After leaving the Hațeg, we carried on to Lake Cincis and unpacked our bikes for a nice ride. The lake is manmade. In 1964 a large dam was built, and 3 villages and churches were flooded to provide water for the Hunedoara Iron and Steel plant. At low tide you can still see the ruins of one of the churches in the water. The main town of Cincis was moved to the top of a nearby hill. The lake has become a prime vacation area. We were told that it was lovely, and the information was correct. We biked about 10 km from one end of the lake to the other and another 10 back, having our mandatory cappuccino stop enroute. The road was very hilly, with lots of blind curves and was quite narrow. When there was no traffic it was lovely. When there was traffic from both directions it was a little disconcerting as there was no room to get off the road. Once a large truck came from behind me and started passing me at the same time a van came around the curve from the other direction. At this point the truck had not completely passed me and couldn’t swerve back into his own lane. There was a large squealing of brakes as both vehicles and me on my bike all came to a full stop. The two trucks ended up facing each other and I remained safe but somewhat shaky, at the edge of the pavement. We had one other concern and that was the hills. This road was the hilliest (is that a word?) that we had tried our new electric bikes on. Biking to the end of the lake was overall downhill. Even then Mike thought that some of the hills were the limit that his bike could do. We were worried that our bikes couldn’t easily handle the hills coming back and also that the batteries might die in that terrain. As it turned out everything worked perfectly. My bike handled everything like a dream, I think my motor is a little more powerful than Mikes. Mike had to work hard with one hill but between his pedalling and the motor he made it to the top successfully. It was a beautiful day, beautiful scenery and we had a good time.
Our next stop was to have a look at another Orthodox church in the mountains. We were told that it was one of the oldest churches in Transylvania. When we got there, we discovered that there had been a very old wooden church that was torn down in the 1800s. In 1770 a new stone church was built, and it is still on the property. In 1939 a new, modern Orthodox church was started. Construction stopped from 1945 – 1955 due to communist persecution. It took until 1973 to be completed. We met a priest in the courtyard who was just leaving. He stopped to talk with his. While his English wasn’t perfect, it was certainly good enough to educate us. This priest was marvellous. He took us inside and throughout portions of an Orthodox church that we hadn’t been able to see before. He explained all sorts of things starting with the basic fact that this branch of the Orthodox church is Romanian Orthodox, not Russian or Greek Orthodox. They have their own Patriarch and some differences in the “rules” to those of the other branches. He told us that he was married with three children and that marriage was quite acceptable within the Romanian Orthodox religion. According to the internet, in general in Orthodox churches: “Priests are permitted to be married but may not marry after ordination. Bishops must always be celibate. ” I think that the Romanian branch is more liberal.

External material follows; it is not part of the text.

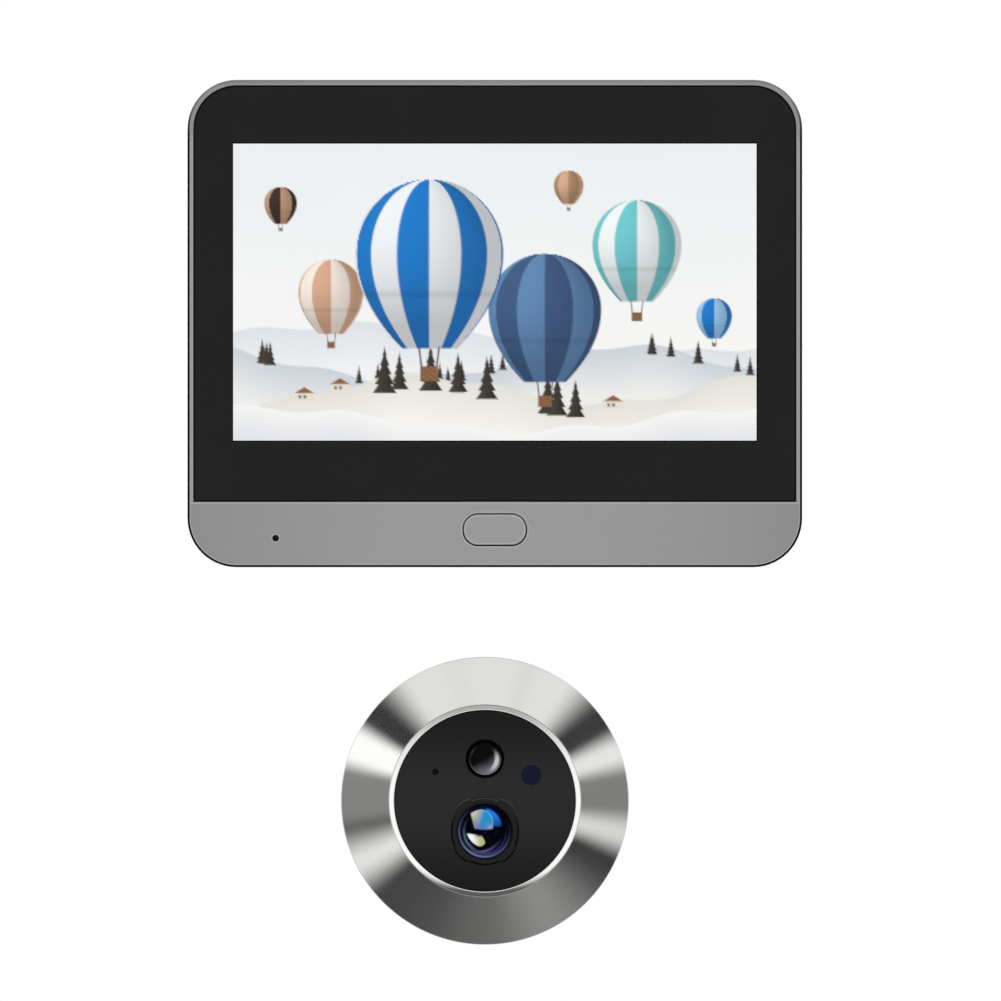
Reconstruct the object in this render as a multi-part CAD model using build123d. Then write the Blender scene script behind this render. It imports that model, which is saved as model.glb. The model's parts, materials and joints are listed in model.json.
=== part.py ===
from build123d import *
import os
from math import cos, radians, sin, sqrt

# Door camera in millimetres: an indoor monitor that hangs on a wall plate, and an outdoor
# camera whose threaded barrel passes through the door. X is to the right, Z is up, both
# fronts face -Y and the door's face is the plane y = 0. The origin is the centre of the
# barrel hole in the wall plate. Depths are y values, so a front is lower than a back.

# Display: the active area is that of a 4.3 inch panel, and the monitor is built round it
active_width = 95.04
active_height = 53.86
panel_side_margin = 5.23
panel_top_margin = 5.2
panel_bottom_margin = 8.14
panel_thickness = 2.9
panel_gap = 0.3
panel_bezel_step = 0.25
foam_thickness = 0.5
foam_window_margin = 0.9
tray_thickness = 0.5
tray_ear_margin = 0.8
tray_screw_x = 30.0
tray_screw_grip = 1.6
tray_window = (26.0, 22.0)
tray_window_x = 24.0
tray_window_corner = 3.0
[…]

Last year we discovered that Lutheranism was everywhere in Northern Europe. In Romania almost 90% of the population is Orthodox. About 200 million people in the world follow the Orthodox tradition. Loaves of bread are used during the Orthodox services; Mike and I had seen this before. Apparently, the bread is imprinted with a seal, blessed, and cut by the priest very precisely to represent the body of Christ. The internet says that: “If someone hands you a piece of blessed bread it is a sign of fellowship.”. Mike and I were given two loaves by the priest. He explained that these loaves of bread had not been consecrated and that we could therefore treat them as we would any other loafs of bread.

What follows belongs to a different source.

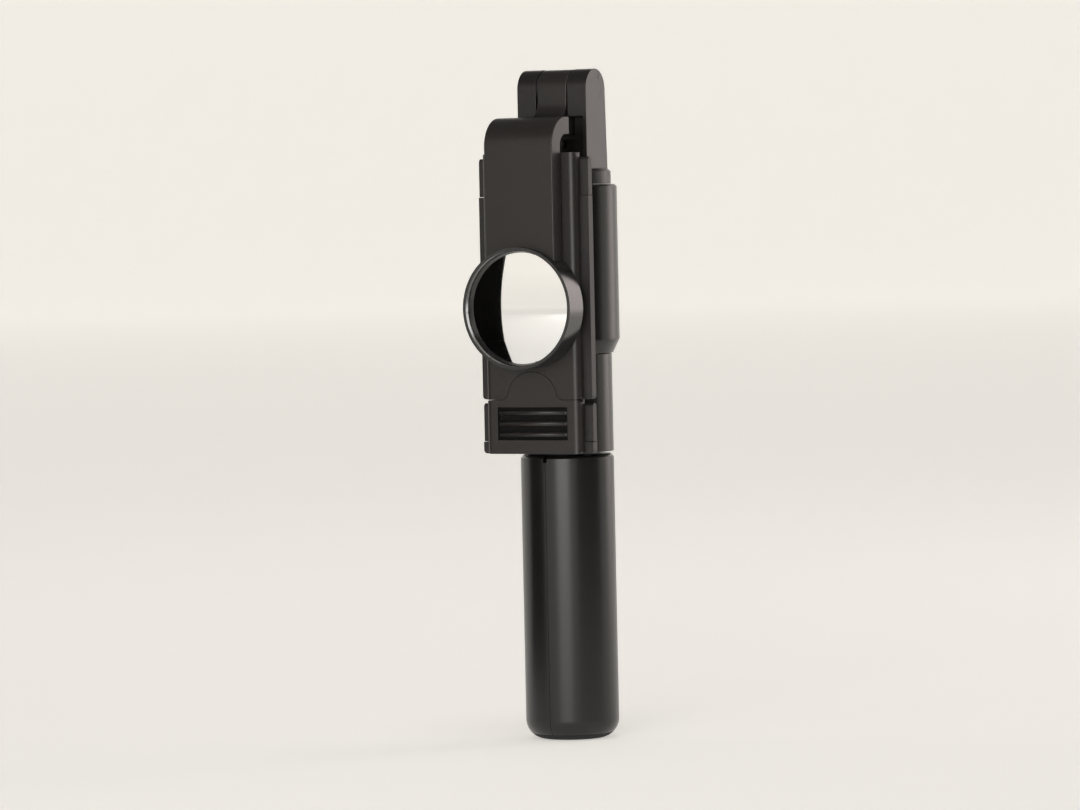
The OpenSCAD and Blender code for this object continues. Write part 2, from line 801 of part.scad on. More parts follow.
// The jaw's round tab with a flare at each foot, drawn larger by a gap. The flare's circle cuts
// a little into the tab's, and the flare ends just before it would run flat.
module tab_outline(grow) {
    foot_x = sqrt(pow(tab_r + tab_flare - flare_bite, 2) - pow(tab_flare, 2));
    end_x = foot_x - flare_end;
    translate([0, jaw_z1]) circle(r = tab_r + grow);
    for (side = [-1, 1])
        translate([0, jaw_z1]) difference() {
            polygon([[0, -flare_end], [side * end_x, -flare_end],
                [side * end_x, tab_flare], [0, flare_end]]);
            translate([side * foot_x, tab_flare]) circle(r = tab_flare - grow);
        }
}

module clamp_cover() {
    color([0.24, 0.22, 0.21]) difference() {
        union() {
            difference() {
                panel_form(cover_z0, clamp_z1);
                block([-inner_w / 2, inner_y0, cover_z0 - 1],
                    [inner_w / 2, plate_y0 + 1, clamp_z1 - clamp_wall]);
            }
            for (p = cover_screws)
                rod_y(cover_boss_r, inner_y0 - eps, plate_y0, p[0], p[1]);
        }
        // notch round the jaw's tab
        along_y(-far, far) tab_outline(stop_gap);
        rod_y(bush_r + seat_fit, -far, far, 0, hub_z);
        for (p = cover_screws)
            rod_y(cover_screw_r + seat_fit, inner_y0 + 0.4, far, p[0], p[1]);
    }
}

// The cut that leaves room for a pair of fingers and lets their rod through the knuckles
module finger_room(rod_z, low_z, high_z) {
    for (side = [-1, 1])
        block([side > 0 ? finger_x0 - gap : -far, plate_y0 - eps, low_z],
            [side > 0 ? far : -finger_x0 + gap, plate_y1 + 1, high_z]);
    rod_x(finger_rod_r + run_fit, -far, far, finger_y, rod_z);
}

module clamp_back() {
    half = clamp_w / 2;
    color([0.2, 0.19, 0.18]) difference() {
        along_y(plate_y0, plate_y1) round_rect(-half, cover_z0, half, clamp_z1, corner_r);
        difference() {
            block([-inner_w / 2, plate_y0 - 1, cover_z0 - 1],
                [inner_w / 2, inner_y1, upper_rod_z - finger_r - 1.2]);
            for (side = [-1, 1])
                rod_y(post_r, plate_y0, plate_y1, side * spring_x, spring_z1 + post_r + 0.3);
            for (p = cover_screws)
                rod_y(cover_boss_r, plate_y0 + 0.05, plate_y1, p[0], p[1]);
        }
        finger_room(upper_rod_z, upper_rod_z - finger_len - stop_gap, clamp_z1 + 1);
        block([-pad_w / 2 - 0.1, plate_y1 - pad_t, pad_z0 - 0.1], [pad_w / 2 + 0.1, far, pad_z1 + 0.1]);
        for (p = cover_screws) {
            rod_y(cover_screw_r + 0.1, -far, far, p[0], p[1]);
            rod_y(cover_screw_r * 2 + 0.1, plate_y1 - 0.7, far, p[0], p[1]);
        }
    }
}

module clamp_screws() {
    color([0.7, 0.7, 0.72])
        for (p = cover_screws) {
            rod_y(cover_screw_r, inner_y0 + 0.5, plate_y1 - 0.6, p[0], p[1]);
            rod_y(cover_screw_r * 2, plate_y1 - 0.65, plate_y1 - 0.1, p[0], p[1]);
        }
}

// The soft pad that the phone's back rests on, with a hole over each screw that it covers
module phone_pad() {
    color([0.08, 0.08, 0.08]) difference() {
        along_y(plate_y1 - pad_t, plate_y1)
            round_rect(-pad_w / 2, pad_z0, pad_w / 2, pad_z1, corner_r);
        for (p = cover_screws)
            rod_y(cover_screw_r * 2 + 0.3, -far, far, p[0], p[1]);
    }
}

// ---------------------------------------------------------------- jaw springs

// Each close-wound spring, as the thin sleeve that its coils fill
module jaw_springs() {
    color([0.75, 0.75, 0.77])
        for (side = [-1, 1])
            translate([side * spring_x, (inner_y0 + inner_y1) / 2, 0])
                ring(spring_r + spring_wire_r, spring_r - spring_wire_r, spring_z0, spring_z1);
}

// ---------------------------------------------------------------- sliding jaw

module jaw_grip() {
    rib_pitch = window_h / rib_count;
    color([0.24, 0.22, 0.21]) {
        difference() {
            union() {
                panel_form(clamp_z0, jaw_z1);
                along_y(panel_y0, plate_y0) tab_outline(0);
            }
            block([-window_w / 2, -far, window_z0],
                [window_w / 2, panel_y0 + window_d, window_z0 + window_h]);
            // room for the slider behind
            block([-inner_w / 2, inner_y0, slider_z0 - 0.1], [inner_w / 2, far, far * 3]);
        }
        for (i = [0:rib_count - 1]) {
            rib_z = window_z0 + rib_pitch * (i + 0.5);
            block([-window_w / 2 + rib_inset, panel_y0 + rib_sink, rib_z - rib_h / 2],
                [window_w / 2 - rib_inset, panel_y0 + window_d + eps, rib_z + rib_h / 2]);
        }
    }
}

module jaw_back() {
    half = clamp_w / 2;
    color([0.2, 0.19, 0.18]) difference() {
        along_y(plate_y0, plate_y1) round_rect(-half, clamp_z0, half, jaw_z1, corner_r);
        block([-rail_x - rail_w - 0.1, plate_y0 - 1, slider_z0 - 0.1],
            [rail_x + rail_w + 0.1, slider_y1, jaw_z1 + 1]);
        finger_room(lower_rod_z, lower_rod_z - finger_len - stop_gap, jaw_z1 + 1);
    }
}

// The U-shaped slider: two rails that run up inside the clamp past the hub
module jaw_slider() {
    color([0.3, 0.3, 0.31]) difference() {
        union() {
            block([-rail_x - rail_w, slider_y0, slider_z0], [rail_x + rail_w, slider_y1 - 0.05, slider_z1]);
            for (side = [-1, 1])
                translate([side * (rail_x + rail_w / 2) - rail_w / 2, slider_y0, slider_z1 - eps])
                    cube([rail_w, slider_y1 - 0.05 - slider_y0, rail_len]);
        }
        rod_x(finger_rod_r + 0.3, -far, far, finger_y, lower_rod_z);
    }
}

// ---------------------------------------------------------------- phone fingers

module fingers(rod_z) {
    color([0.2, 0.19, 0.18])
        for (side = [-1, 1]) {
            x0 = side > 0 ? finger_x0 : -finger_x1;
            difference() {
                union() {
                    block([x0, finger_y0, rod_z - finger_len], [x0 + finger_w, finger_y1, rod_z]);
                    rod_x(finger_r, x0, x0 + finger_w, finger_y, rod_z);
                }
                rod_x(finger_rod_r + seat_fit, -finger_x1 + 0.6, finger_x1 - 0.6, finger_y, rod_z);
            }
        }
}

module finger_rod(rod_z) {
    color([0.7, 0.7, 0.72])
        rod_x(finger_rod_r, -finger_x1 + 0.7, finger_x1 - 0.7, finger_y, rod_z);
}

module upper_fingers() { fingers(upper_rod_z); }
module upper_rod() { finger_rod(upper_rod_z); }
module lower_fingers() { fingers(lower_rod_z); }
module lower_rod() { finger_rod(lower_rod_z); }

// ---------------------------------------------------------------- shutter unit

// The shutter unit's outer form, drawn in by a wall
module shutter_form(inset) {
    intersection() {
        block([-shutter_w / 2 + inset, shutter_y0, shutter_z0 + inset],
            [shutter_w / 2 - inset, far, shutter_z1 - inset]);
        translate([0, 0, shutter_z0 - 1]) cylinder(r = shutter_r - inset, h = shutter_h + 2);
    }
}

module shutter_case() {
    color([0.12, 0.12, 0.12]) difference() {
        shutter_form(0);
        shutter_form(shutter_wall);
        block([-far, -far, shutter_z0 - 1], [far, shutter_y0 + shutter_back_t, shutter_z1 + 1]);
        rod_y(button_r + button_play, shutter_y0 + 2, far, 0, button_z);
        rod_y(lamp_r + seat_fit, shutter_y0 + 2, far, 0, lamp_z);
    }
}

module shutter_back() {
    color([0.12, 0.12, 0.12])
        block([-shutter_w / 2, shutter_y0, shutter_z0],
            [shutter_w / 2, shutter_y0 + shutter_back_t, shutter_z1]);
}

module shutter_board() {
    color([0.1, 0.35, 0.18]) {
        block([-board_half, board_y0, shutter_z0 + 2], [board_half, board_y0 + board_t, shutter_z1 - 2]);
        rod_y(dome_r, board_y0 + board_t - eps, dome_y1, 0, button_z);
    }
}

module shutter_cell() {
    y0 = shutter_y0 + shutter_back_t + 0.1;
    color([0.75, 0.75, 0.77]) rod_y(cell_r, y0, y0 + cell_t, 0, cell_z);
}

module shutter_button() {
    y0 = dome_y1 + button_stroke + button_clear;
    color([0.3, 0.3, 0.3]) {
        rod_y(button_r, shutter_r - shutter_wall, shutter_r + button_proud, 0, button_z);
        rod_y(dome_r, y0, shutter_r - shutter_wall + eps, 0, button_z);
    }
}

module shutter_lamp() {
    color([0.5, 0.6, 0.9]) rod_y(lamp_r, shutter_r - shutter_wall - 0.3, shutter_r, 0, lamp_z);
}

// ---------------------------------------------------------------- nodes

leg_rear();
leg_front_right();
leg_front_left();
foot_rear();
foot_front_right();
foot_front_left();
leg_pins();
leg_hub();
grip_sleeve();
collar_shell();
tube_holder();
hub_screws();
tube_plug();
tube_0();
tube_1();
tube_2();
tube_3();
tube_4();
tube_5();
guide_1();
guide_2();
guide_3();
guide_4();
guide_5();
neck_cap();
head_fork();
head_plug();
head_screw();
tilt_bolt();
tilt_nut();
tilt_caps();
tilt_washers();
arm();
mirror_bezel();
mirror();
hub_axle();
hub_nut();
wave_washer();
friction_disc();
hub_bush();
clamp_cover();
clamp_back();
clamp_screws();
phone_pad();
jaw_springs();
jaw_grip();
jaw_back();
jaw_slider();
upper_fingers();
upper_rod();
lower_fingers();
lower_rod();
shutter_case();
shutter_back();
shutter_board();
shutter_cell();
shutter_button();
shutter_lamp();
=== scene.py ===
# %% [markdown]
# # A folding selfie stick, finished for looks
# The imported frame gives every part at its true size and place. This script keeps those shapes,
# rounds their edges, adds the small moulded details and builds a material for every finish.
# Work goes from the outside in: stage and light first, then finishes, then the pieces.

# %% Load the frame
import json
import math

import bmesh
import bpy
from mathutils import Matrix, Vector


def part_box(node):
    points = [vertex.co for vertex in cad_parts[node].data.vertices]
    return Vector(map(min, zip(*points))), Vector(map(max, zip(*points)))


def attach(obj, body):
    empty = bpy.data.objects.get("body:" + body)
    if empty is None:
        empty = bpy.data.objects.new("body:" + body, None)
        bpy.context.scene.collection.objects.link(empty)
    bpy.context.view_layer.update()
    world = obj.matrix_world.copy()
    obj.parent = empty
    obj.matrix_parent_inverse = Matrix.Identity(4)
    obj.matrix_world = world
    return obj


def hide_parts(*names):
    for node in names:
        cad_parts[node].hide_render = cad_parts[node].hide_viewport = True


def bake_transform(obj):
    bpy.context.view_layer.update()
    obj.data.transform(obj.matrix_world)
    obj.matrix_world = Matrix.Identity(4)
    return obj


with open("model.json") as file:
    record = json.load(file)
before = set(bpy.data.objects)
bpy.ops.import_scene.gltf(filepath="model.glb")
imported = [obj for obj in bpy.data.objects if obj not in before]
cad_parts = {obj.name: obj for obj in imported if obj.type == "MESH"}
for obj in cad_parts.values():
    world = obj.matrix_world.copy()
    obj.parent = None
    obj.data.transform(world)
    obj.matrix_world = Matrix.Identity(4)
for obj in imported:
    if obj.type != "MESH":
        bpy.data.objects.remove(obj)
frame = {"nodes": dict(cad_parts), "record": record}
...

The priest talked quite a bit about the symbolism of everything that we saw in the church. A few items stuck in my mind. He said that in the Orthodox religion people are connected through their eyes. All the major pictures in the church, maybe all the pictures I am not sure, had eyes that followed you as you moved around. They were very well done although I always find those pictures kind of spooky. My grandmother had one in her living room. At St. Peter’s in Rome I remember one picture where the table points towards you, whichever side of the picture you stand on. Another piece of symbolism that the priest mentioned was the importance of the number 8 in his religion. Apparently 8 means everlasting or infinity. As a math major that is easy to understand, since the symbol for infinity looks like an 8 on its side. We spent a fascinating hour with this priest and thanked him for being generous with his time.
Thanks to the gypsies and the priest it was much later than we had intended at this point and we decided to give up on the other places we were going to visit and go back home. When we got there, we found that our very quiet campground was just bustling with people. Two caravans, one motorhome and at least one van had all come in together. They all had a professional paint job that said “Bristanbul: 21 countries in 21 days”. They were from Bristol, England. It turns out that all the campers where made by a company called Bailey of Bristol. For the last few years the company has sent their campers on some endurance drives for advertising and promotion purposes. Last year they drove to north of the arctic circle. This year they wanted to test the durability and endurance of their caravans and motorhomes in real-life situations. To do this they were going to drive 5,000 miles through countries that aren’t often high on the tourism route. They were going from Bristol to Istanbul and back through 21 different countries, many in Eastern Europe. We met up with them in Romania. They had support vehicles, drivers, engineers and mechanics to fix any problems with the campers, photographers, videographers and very importantly, at least two chefs that we met. One had come in second in the Master Chef TV series. Mike enjoyed a lovely Thai curry cooked for the group which I declined. When we saw them, their group of 17 people traveling together was down to 14 and it was the last week of the trip. They didn’t have enough sleeping quarters in the three campers for everyone, so they tried to book campgrounds where they could also get beds or, in our case, pitch some tents. They were a very nice friendly bunch of people who were extremely impressed with our North American motorhome and slideouts.
From Gypsies to priests to an unusual British crew, what a great day.